Siapakah kami sehingga kami dilayakkan untuk menerima kasih karunia Allah? Kami orang berdosa yang tak layak menerima anugerah Allah. Tetapi Allahlah yang terlebih dulu mengasihi kami. Dia rela mati untuk menebus dosa kami dan agar kami beroleh hidup kekal (Yohanes 3:16). Jelas bahwa semuanya itu bukan karena kebaikan atau intensitas pelayanan kami; hanya karena inisiatif Allah, Dia memilih kami untuk mengalami pergumulan besar selama pandemi untuk membawa kami semakin mendekat kepada-Nya dan mempererat relasi bersama anggota keluarga dan jemaat. Kami hanya bisa membalas kasih karunia Allah dengan meresponi panggilan-Nya sebagai pelayan-Nya melalui talenta yang telah diberikan pada kami.
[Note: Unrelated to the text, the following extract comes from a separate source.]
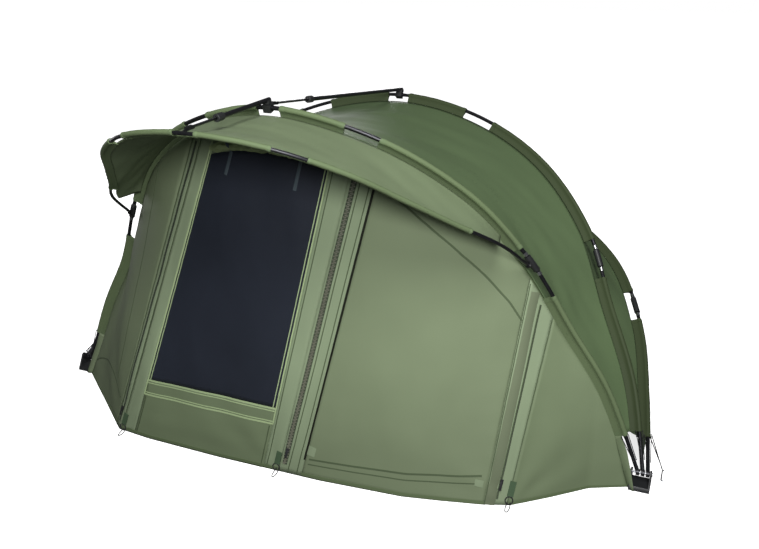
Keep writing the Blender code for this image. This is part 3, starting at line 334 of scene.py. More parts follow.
def noise_of(tree, place, scale, detail, roughness=0.5):
    return add_node(tree, "TexNoise", {"Scale": scale, "Detail": detail, "Roughness": roughness},
                    {"Vector": place}).outputs["Fac"]


def bands_of(tree, place, direction, pitch, distortion):
    return add_node(tree, "TexWave", {"wave_type": "BANDS", "bands_direction": direction, "Scale": WAVE_PERIOD / pitch,
                                      "Distortion": distortion}, {"Vector": place}).outputs["Fac"]


def sum_up(tree, operation, first, second):
    return add_node(tree, "Math", {"operation": operation}, {0: first, 1: second}).outputs[0]


def remap(tree, value, low, high, start=0.0, end=1.0):
    """The value stretched from the range start to end to the range low to high."""
    return add_node(tree, "MapRange", {"From Min": start, "From Max": end, "To Min": low, "To Max": high},
                    {"Value": value}).outputs["Result"]


def bumps_of(tree, height, strength, distance):
    return add_node(tree, "Bump", {"Strength": strength, "Distance": distance}, {"Height": height}).outputs["Normal"]


def shade_by(tree, colour, amount, darker, lighter):
    """A colour varied between two brightnesses of itself."""
    dark = [value * darker for value in colour[:3]] + [1.0]
    light = [min(value * lighter, 1.0) for value in colour[:3]] + [1.0]
    return add_node(tree, "Mix", {"data_type": "RGBA", 6: dark, 7: light}, {0: amount}).outputs[2]


def coated_cloth(tree, shader, colour, roughness=0.62):
    """Polyurethane-coated woven polyester: a soft low gloss, a fine plain weave and faint blotches of wear. The real
    thread pitch, 0.4 mm, is too fine to show, so the weave is drawn at 2.2 mm. The lowest half metre is painted
    darker towards the ground, a painted shade for the light that falls off near the floor."""
    where, solid = cloth_place(tree), object_place(tree)
    threads = sum_up(tree, "MULTIPLY", *(bands_of(tree, where, direction, WEAVE_PITCH, 0.3) for direction in "XY"))
    blotch = noise_of(tree, solid, 3.0, 4.0, 0.55)
    grain = noise_of(tree, solid, 160.0, 2.0)
    amount = add_node(tree, "Math", {"operation": "MULTIPLY_ADD", 1: 0.22}, {0: threads, 2: blotch}).outputs[0]
    # Painted shade: the colour is scaled from 0.74 at the ground up to full at half a metre, as shade near the floor
    height = add_node(tree, "SeparateXYZ", {}, {0: solid}).outputs["Z"]
    painted_low_shade = add_node(tree, "VectorMath", {"operation": "SCALE"},
                    {0: shade_by(tree, colour, amount, 0.9, 1.07), "Scale": remap(tree, height, 0.74, 1.0, 0.0, 0.5)})
    fill_in(tree, shader, {"Specular IOR Level": 0.16},
            {"Base Color": painted_low_shade.outputs["Vector"],
             "Roughness": remap(tree, blotch, roughness - 0.06, roughness + 0.08, 0.3, 0.7),
             "Normal": bumps_of(tree, sum_up(tree, "ADD", threads, grain), 0.12, 0.0004)})


def insect_mesh(tree, shader, colour):
    """Fine knitted polyester mesh: near black, a little shine on its threads. The real 1 mm holes are drawn at 2 mm."""
    cells = add_node(tree, "TexVoronoi", {"feature": "DISTANCE_TO_EDGE", "Scale": 500.0, "Randomness": 0.15},
                     {"Vector": cloth_place(tree)})
    thread = remap(tree, cells.outputs["Distance"], 1.0, 0.0, 0.02, 0.18)
    amount = sum_up(tree, "MULTIPLY", thread, noise_of(tree, object_place(tree), 2.2, 3.0))
    fill_in(tree, shader, {"Roughness": 0.6, "Specular IOR Level": 0.25},
            {"Base Color": shade_by(tree, colour, amount, 0.75, 3.0), "Normal": bumps_of(tree, thread, 0.2, 0.0004)})


def anodised_pole(tree, shader, colour):
    """Drawn aluminium tube, black anodised: satin metal with fine lengthwise streaks that catch the light."""
    streak = noise_of(tree, object_place(tree), 60.0, 4.0)
    fill_in(tree, shader, {"Metallic": 0.75}, {"Base Color": shade_by(tree, colour, streak, 0.75, 1.5),
                                               "Roughness": remap(tree, streak, 0.24, 0.42)})


def bright_metal(tree, shader, colour):
    """Bare aluminium or zinc-plated steel: pale metal with small roughness changes."""
    spots = noise_of(tree, object_place(tree), 240.0, 3.0)
    fill_in(tree, shader, {"Metallic": 1.0}, {"Base Color": shade_by(tree, colour, spots, 0.8, 1.15),
                                              "Roughness": remap(tree, spots, 0.2, 0.38)})


def moulded_plastic(tree, shader, colour):
    """Glass-filled nylon, injection moulded: near black, slightly rough with a fine spark-eroded texture."""
    solid = object_place(tree)
    wear = noise_of(tree, solid, 25.0, 3.0)
    fill_in(tree, shader, {}, {"Base Color": shade_by(tree, colour, wear, 0.8, 1.5),
                               "Roughness": remap(tree, wear, 0.4, 0.6),
                               "Normal": bumps_of(tree, noise_of(tree, solid, 700.0, 3.0), 0.2, 0.0003)})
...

Ketika merenungkan kembali siapakah kami sehingga kami masih bisa bernapas, diampuni dosanya, diberi jaminan hidup kekal, melayani Allah, dapat melewati tahun 2020 ini dan memasuki tahun 2021, itu semua semata-mata hanya karena anugerah-Nya. Mungkin itulah yang sedang Allah ingin ajarkan kepada kami—dan juga pada setiap orang percaya: agar kita menyadari dan menghargai anugerah-Nya yang terus-menerus dinyatakan pada kita.

Segala kemuliaan hanya bagi TUHAN.

*

Pearl’s note:
Terima kasih untuk kesediaan Ibu Mathilda A. Batlayar Tanasale dalam membagikan kisah pergumulannya selama berjuang menghadapi Covid-19. Kiranya kasih karunia Tuhan senantiasa melingkupi kehidupan Ibu Mathilda dan keluarga.